After the script was produced, the historical miniseries became a reality. “It was the strangest thing,” Gavin says. “You have this script and you give your baby out to the world. And then you just wait. That was the longest weekend, we were on eggshells. On Monday, the phone just started ringing.” Then came assembling the key players. With a mindset of casting more up-and-comers, Discovery ultimately landed Tim Roth, Sam Shepard, Abbie Cornish, along with Richard Madden to lead the pack, among others.
Over the course of 55 days, the actors faced severe conditions. Aside from erratic weather patterns, which ranged from freezing temperatures to mid-70s in a matter of hours, and high altitudes, Madden and co-star Augustus Prew literally hung off the side of a mountain for 16 hours straight.
“I’m not kidding, they were hanging off the side of the mountain saying their lines,” Gavin says. “A lot of people thought we couldn’t do it. I remember looking at the scene and noticing in the background there was something out of focus and there was a silence and then David Zucker said ‘those are the clouds.’ They had actually climbed up above the clouds.
Though clearly dangerous, it’s scenes like this one—in addition to one with Richard Madden and some wolves, for the Game of Thrones fans—that make Klondike so exciting to watch. The realness, from the expression of fear and literal bone-chilling—although Madden oddly enough makes the trek without a hat (his hair looks great, though)—is what sets the show apart. In fact, not only were no stunt doubles involved, but not one scene was filmed indoors.
“I tried to convince myself that it’s just a big set and they can turn off these river rapids whenever they wanted,” Madden told Entertainment Weekly. Abbie Cornish, who plays Belinda, couldn’t believe the intensity of the set. “It’s like a time capsule,” Gavin recalls the star. From the streets to the minor details, Dawson City and the Klondike were able to truly come to life.

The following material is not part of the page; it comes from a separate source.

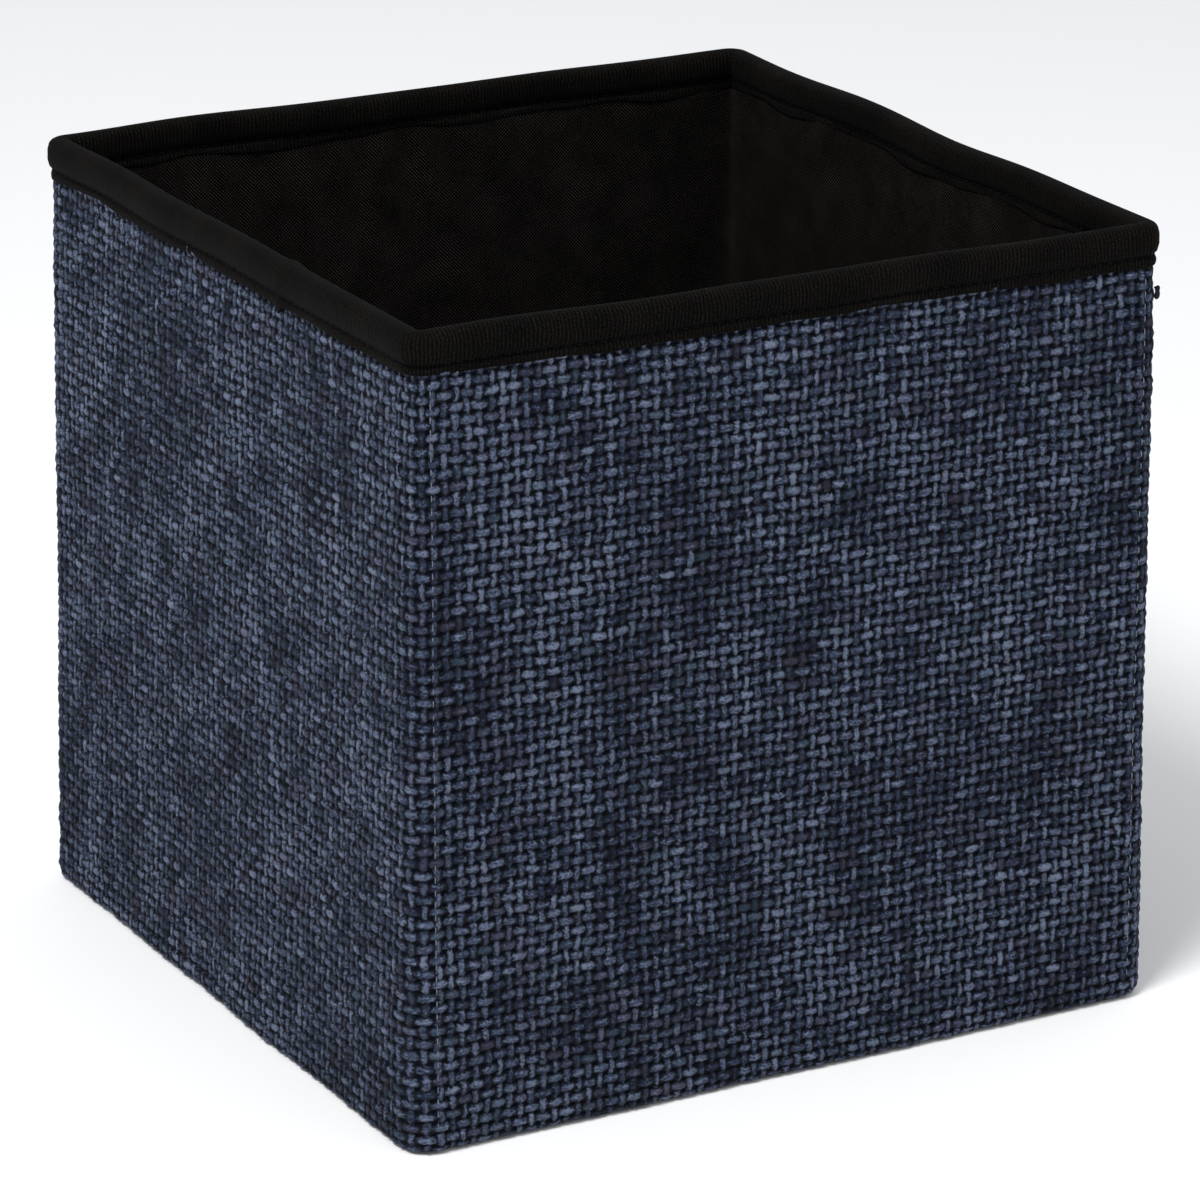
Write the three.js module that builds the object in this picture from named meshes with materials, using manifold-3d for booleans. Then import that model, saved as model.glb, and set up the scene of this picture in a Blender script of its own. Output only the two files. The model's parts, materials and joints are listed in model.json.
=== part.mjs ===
// Fabric storage bin: four board-stiffened fabric walls, a bound rim, a fabric
// bottom and a loose base insert. Millimetres, +Z up, the bin stands on z = 0
// with its front wall facing -Y. The side walls fold inward at their middle.
import * as THREE from 'three';
import { mergeVertices } from 'three/addons/utils/BufferGeometryUtils.js';
import Module from 'manifold-3d';

const wasm = await Module();
wasm.setup();

// Overall sizes
const WIDTH = 312;
const DEPTH = 310;
const HEIGHT = 300;
const CORNER_R = 10.5;

// Thicknesses
const TAPE_T = 1.2;
const FABRIC_T = 1.8;
const WALL_BOARD_T = 2.5;
const LINING_T = 0.8;
const THREAD_T = 0.5;
const COVER_T = 0.8;
const BASE_BOARD_T = 2.5;

// Rim tape, its stitch line and the tail of its overlap
const TAPE_H = 16;
const TAPE_TOP_R = 2.6;
const STITCH_DROP = 12;
const TAIL_W = 8;
const TAIL_H = 3;
const TAIL_FROM_CREASE = 49;

// Bottom and insert
const BOTTOM_EDGE_R = 5;
const COVER_RETURN_W = 18;
const COVER_CORNER_R = 4;

// Clearances
const GAP = 0.3;
const BOARD_CREASE_GAP = 2;
const BOARD_CORNER_GAP = 1;
const INSERT_GAP = 4.3;

// Depths below the outermost face
const FABRIC_IN = TAPE_T + GAP;
const FABRIC_END = FABRIC_IN + FABRIC_T;
const BOARD_IN = FABRIC_END + GAP;
const LINING_IN = BOARD_IN + WALL_BOARD_T + GAP;
const LINING_END = LINING_IN + LINING_T;
const RIM_END = LINING_END + GAP + TAPE_T;
const COVER_IN = RIM_END + INSERT_GAP;
const BASE_BOARD_IN = COVER_IN + COVER_T + GAP;
const BASE_LINING_IN = FABRIC_IN + BOTTOM_EDGE_R;

// Levels
const BASE_LINING_Z = FABRIC_T + GAP;
const INSERT_Z = BASE_LINING_Z + LINING_T + GAP;
const BASE_BOARD_Z = INSERT_Z + COVER_T + GAP;
const COVER_TOP_Z = BASE_BOARD_Z + BASE_BOARD_T + GAP;
const INSERT_TOP = COVER_TOP_Z + COVER_T;
const TRAY_TOP = INSERT_TOP + GAP;
const WALL_Z = TRAY_TOP + GAP;
const WALL_TOP = HEIGHT - TAPE_T - GAP;
const TAPE_Z = HEIGHT - TAPE_H;
const STITCH_Z = HEIGHT - STITCH_DROP;

// Facets in an eighth of a turn, and around a thread
const ARC_STEPS = 5;
const THREAD_SIDES = 8;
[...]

Discovery is able to capture the man versus nature battle almost poetically. There’s a softness to the brutal environment that makes it easy for the audience to feel connected. “The Klondike is a beast that claims everybody,” Gavin says, and it’s evident throughout. Sure, there’s women and booze and violence and the idea of ultimate wealth that inevitably becomes an integral part of the script, but it’s the rawness of tackling the Earth that’s so captivating. The ornate costumes don’t hurt, either.
Madden and Prew’s characters, who describe themselves as “two men with nothing in their pocket, but a handful of hope,” face boat capsizing, wild animals, and snow avalanches—and that’s just the pilot episode. While there are guns, crazy whores, and corrupt officials that pose a threat, it’s the adventure through the trails that’s riskiest of all. As one helpful stranger advises them, “you don’t negotiate with nature.”
Hopefully it works out better for them than Titanic’s Jack and Fabrizio.
Klondike premieres on Discovery January 20 at 8|9c.